AIM ▸ Write out the whole listing again, exactly as given.

RECORDS TO PROCESS ▸
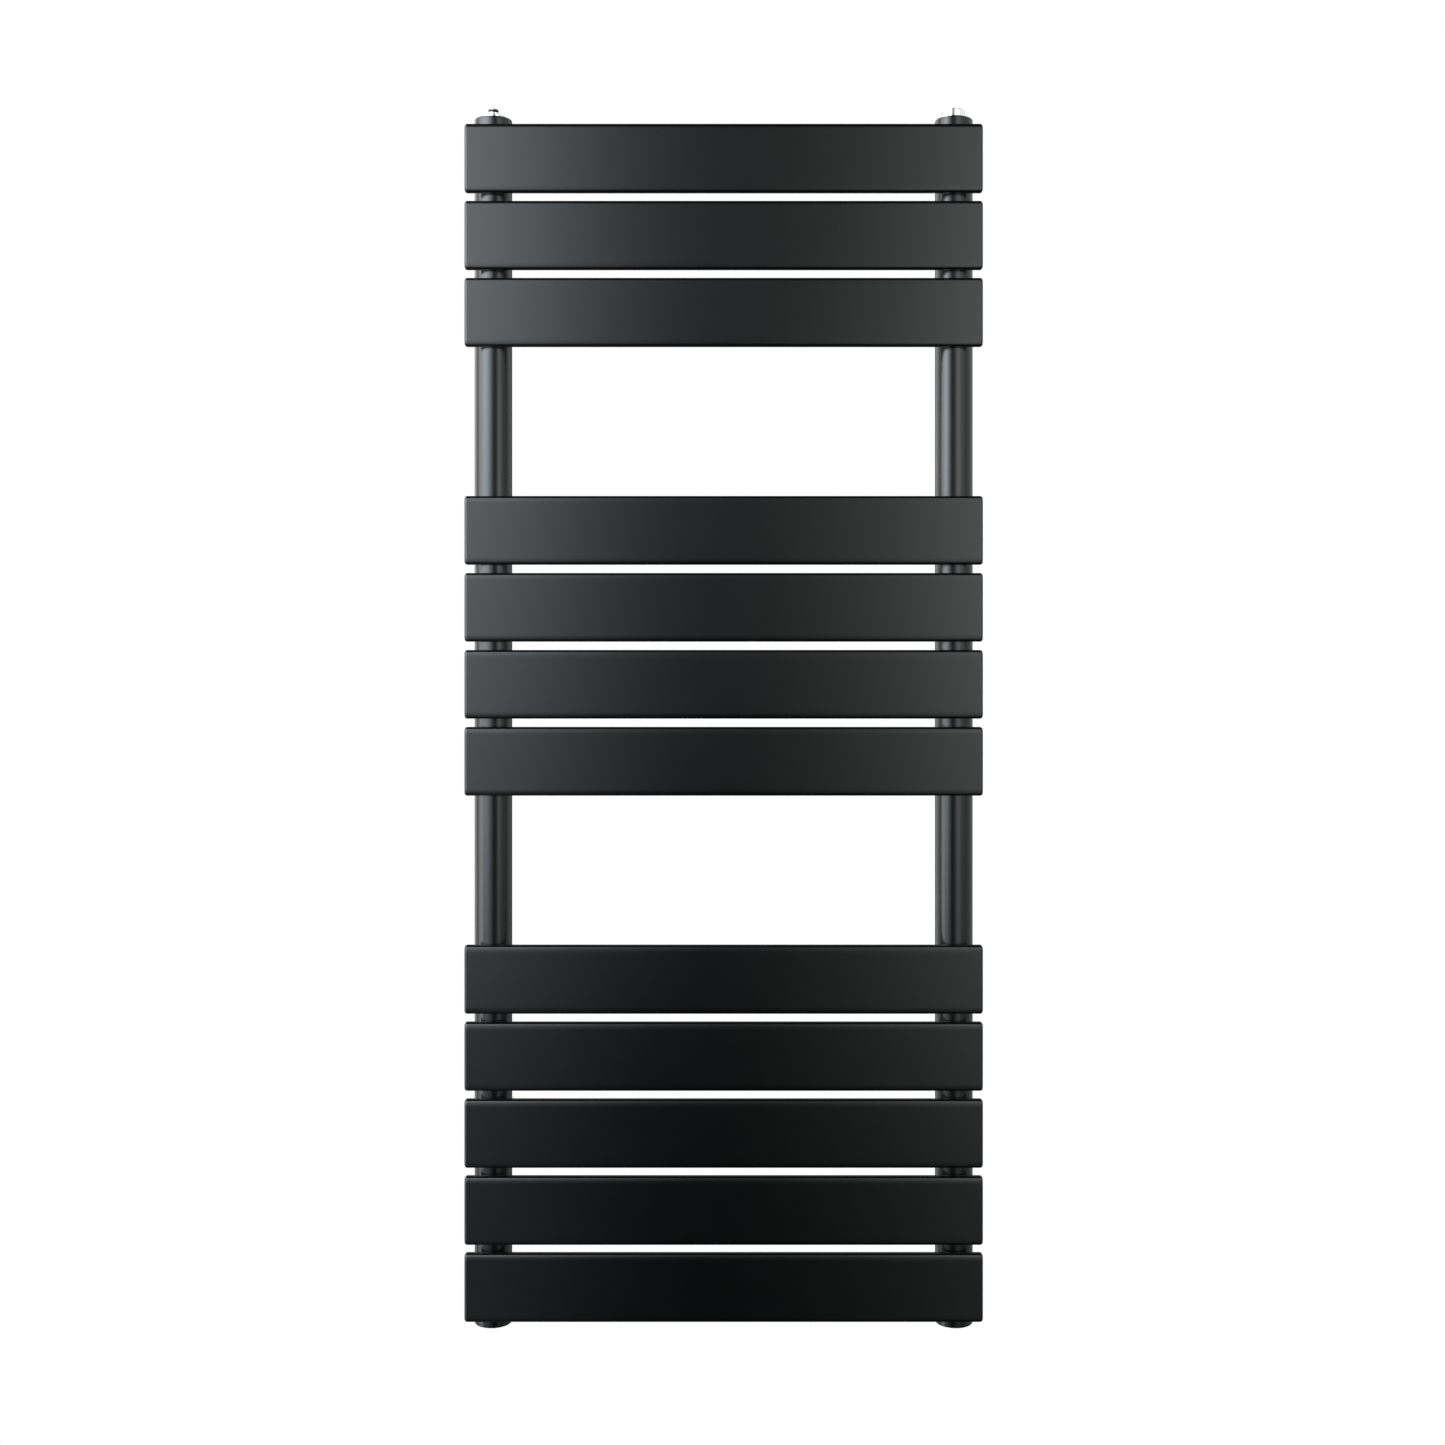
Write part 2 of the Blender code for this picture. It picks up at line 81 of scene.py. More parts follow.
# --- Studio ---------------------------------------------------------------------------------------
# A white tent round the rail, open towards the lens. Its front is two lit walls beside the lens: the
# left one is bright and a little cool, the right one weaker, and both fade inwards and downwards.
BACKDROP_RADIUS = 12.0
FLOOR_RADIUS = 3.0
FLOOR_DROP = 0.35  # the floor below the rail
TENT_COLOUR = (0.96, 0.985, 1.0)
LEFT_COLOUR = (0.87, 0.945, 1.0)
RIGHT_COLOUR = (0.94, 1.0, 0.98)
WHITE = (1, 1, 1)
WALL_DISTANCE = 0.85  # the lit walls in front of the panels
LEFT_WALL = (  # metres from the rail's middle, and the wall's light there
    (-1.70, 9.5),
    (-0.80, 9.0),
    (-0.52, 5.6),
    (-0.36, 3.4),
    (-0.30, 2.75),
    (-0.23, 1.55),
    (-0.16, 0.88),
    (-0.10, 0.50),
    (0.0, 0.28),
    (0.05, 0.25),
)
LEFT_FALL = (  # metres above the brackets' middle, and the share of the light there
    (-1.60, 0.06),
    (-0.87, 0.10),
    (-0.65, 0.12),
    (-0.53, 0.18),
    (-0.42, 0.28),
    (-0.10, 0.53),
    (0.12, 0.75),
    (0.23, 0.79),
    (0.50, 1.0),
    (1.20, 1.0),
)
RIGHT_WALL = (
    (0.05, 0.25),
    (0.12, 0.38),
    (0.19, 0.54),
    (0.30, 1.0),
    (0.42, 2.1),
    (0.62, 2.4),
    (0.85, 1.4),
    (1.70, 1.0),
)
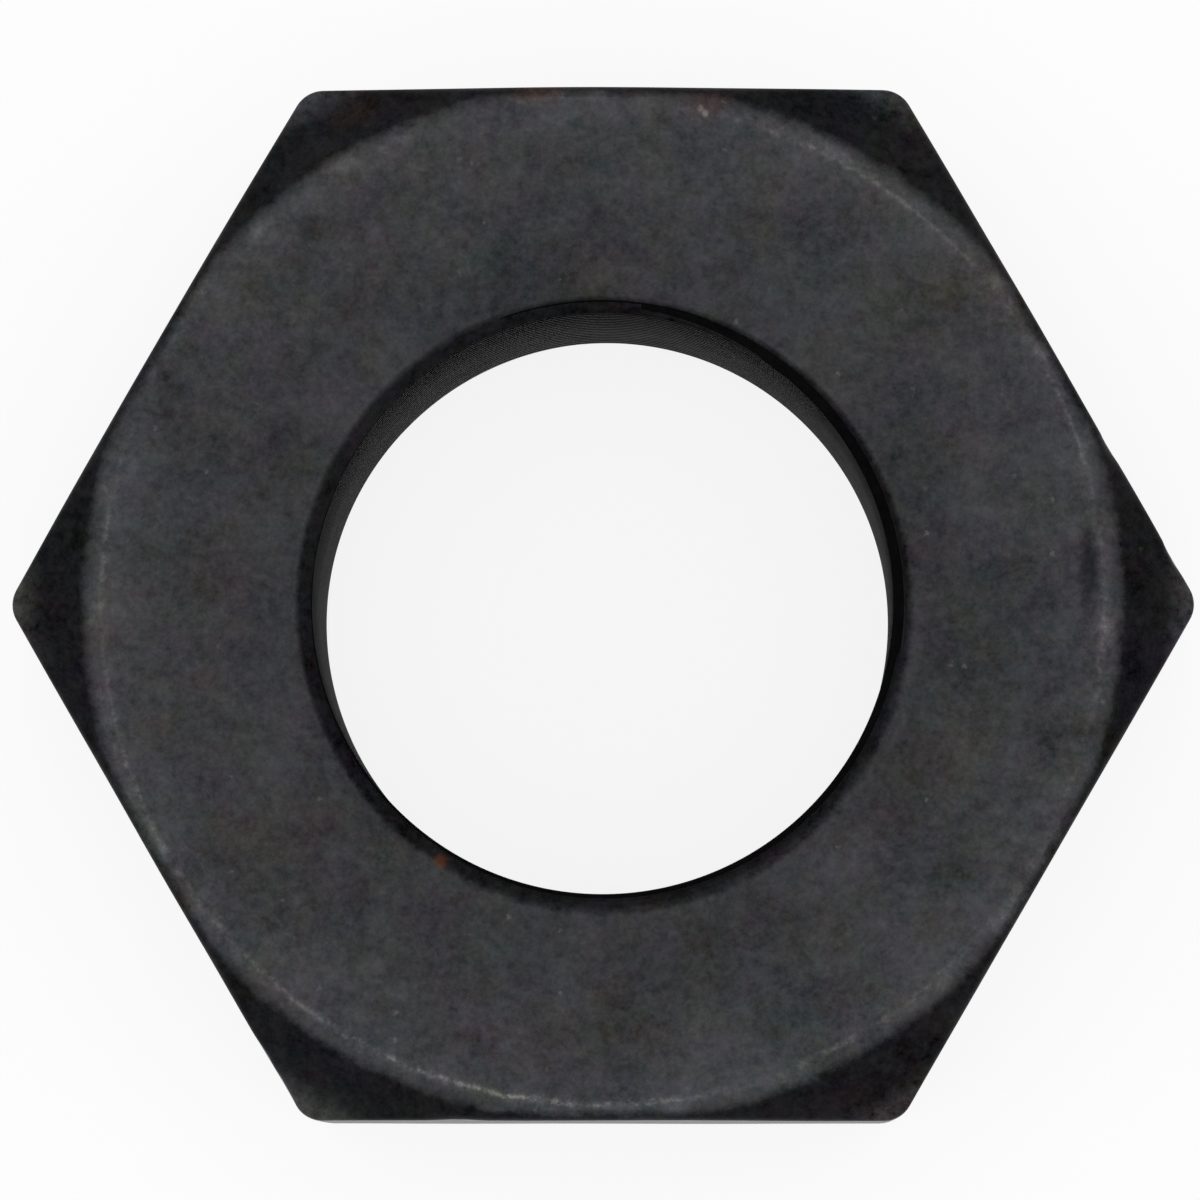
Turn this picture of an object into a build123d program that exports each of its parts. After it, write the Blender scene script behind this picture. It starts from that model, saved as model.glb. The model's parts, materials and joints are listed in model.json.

TASK ANSWER ▸
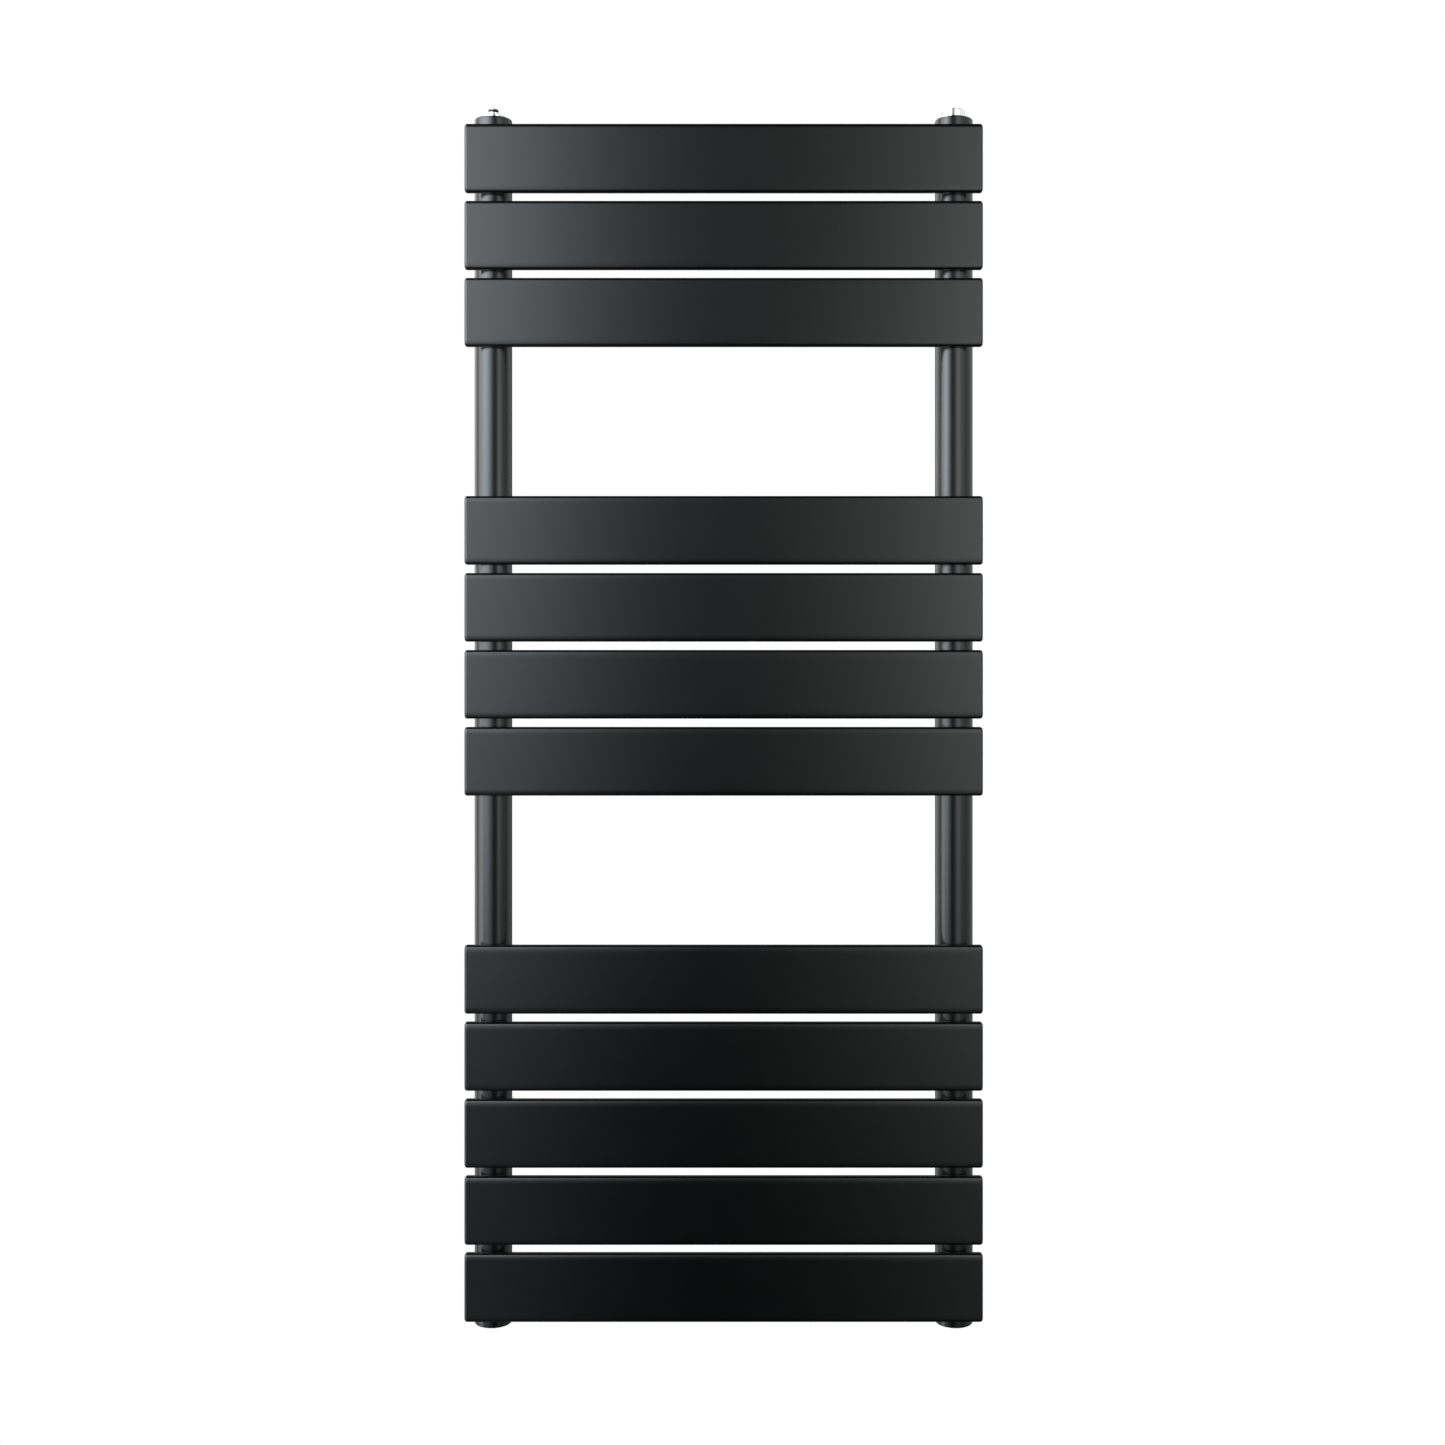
Write part 2 of the Blender code for this picture. It picks up at line 81 of scene.py. More parts follow.
# --- Studio ---------------------------------------------------------------------------------------
# A white tent round the rail, open towards the lens. Its front is two lit walls beside the lens: the
# left one is bright and a little cool, the right one weaker, and both fade inwards and downwards.
BACKDROP_RADIUS = 12.0
FLOOR_RADIUS = 3.0
FLOOR_DROP = 0.35  # the floor below the rail
TENT_COLOUR = (0.96, 0.985, 1.0)
LEFT_COLOUR = (0.87, 0.945, 1.0)
RIGHT_COLOUR = (0.94, 1.0, 0.98)
WHITE = (1, 1, 1)
WALL_DISTANCE = 0.85  # the lit walls in front of the panels
LEFT_WALL = (  # metres from the rail's middle, and the wall's light there
    (-1.70, 9.5),
    (-0.80, 9.0),
    (-0.52, 5.6),
    (-0.36, 3.4),
    (-0.30, 2.75),
    (-0.23, 1.55),
    (-0.16, 0.88),
    (-0.10, 0.50),
    (0.0, 0.28),
    (0.05, 0.25),
)
LEFT_FALL = (  # metres above the brackets' middle, and the share of the light there
    (-1.60, 0.06),
    (-0.87, 0.10),
    (-0.65, 0.12),
    (-0.53, 0.18),
    (-0.42, 0.28),
    (-0.10, 0.53),
    (0.12, 0.75),
    (0.23, 0.79),
    (0.50, 1.0),
    (1.20, 1.0),
)
RIGHT_WALL = (
    (0.05, 0.25),
    (0.12, 0.38),
    (0.19, 0.54),
    (0.30, 1.0),
    (0.42, 2.1),
    (0.62, 2.4),
    (0.85, 1.4),
    (1.70, 1.0),
)
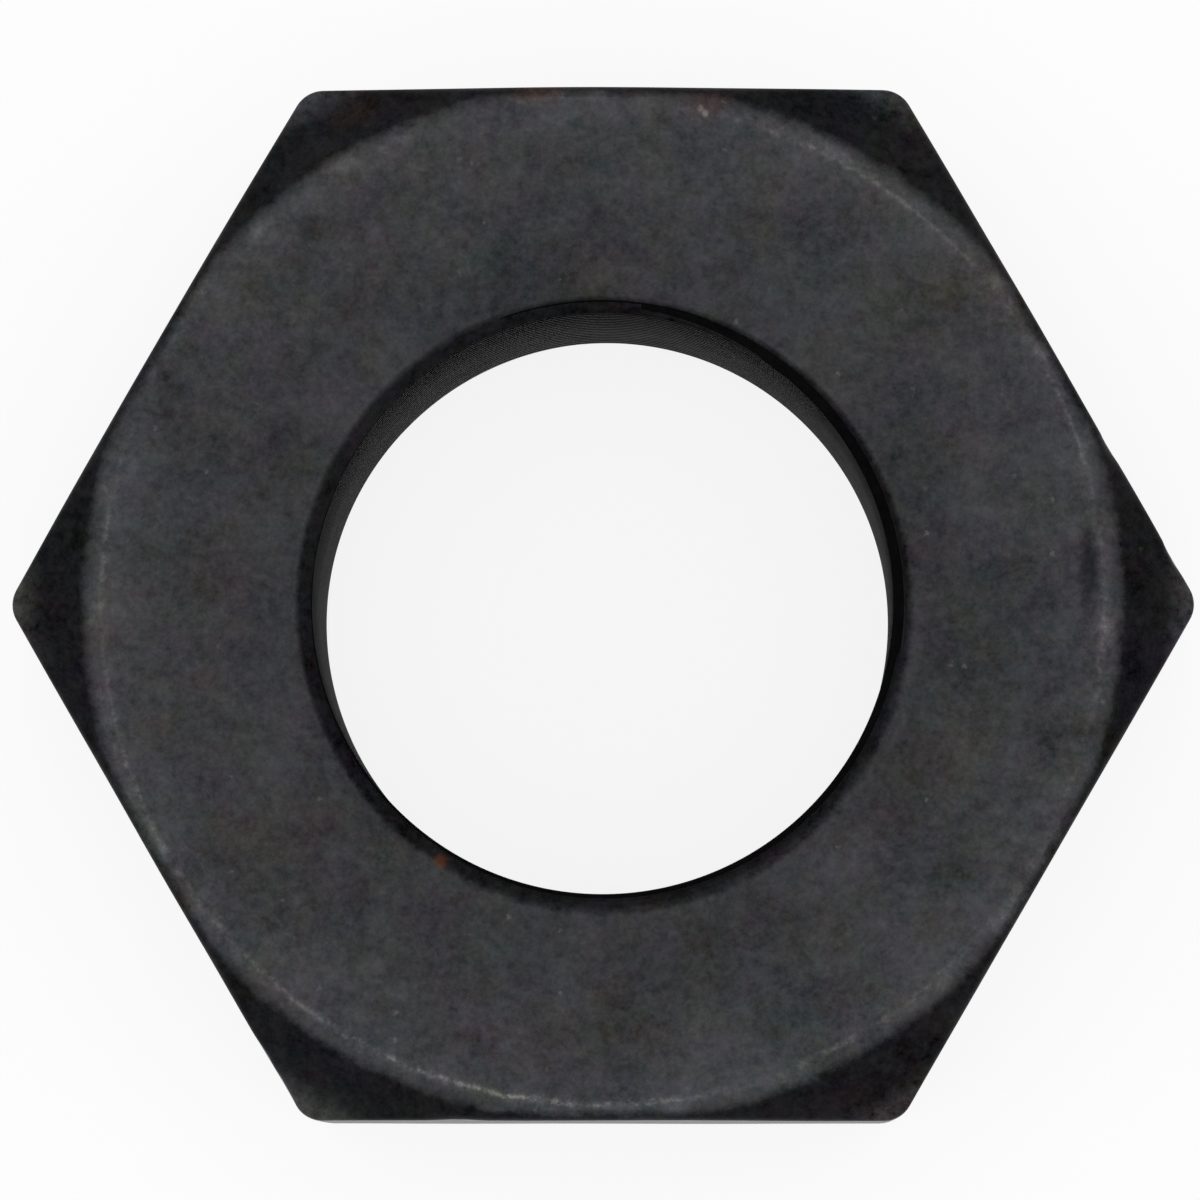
Turn this picture of an object into a build123d program that exports each of its parts. After it, write the Blender scene script behind this picture. It starts from that model, saved as model.glb. The model's parts, materials and joints are listed in model.json.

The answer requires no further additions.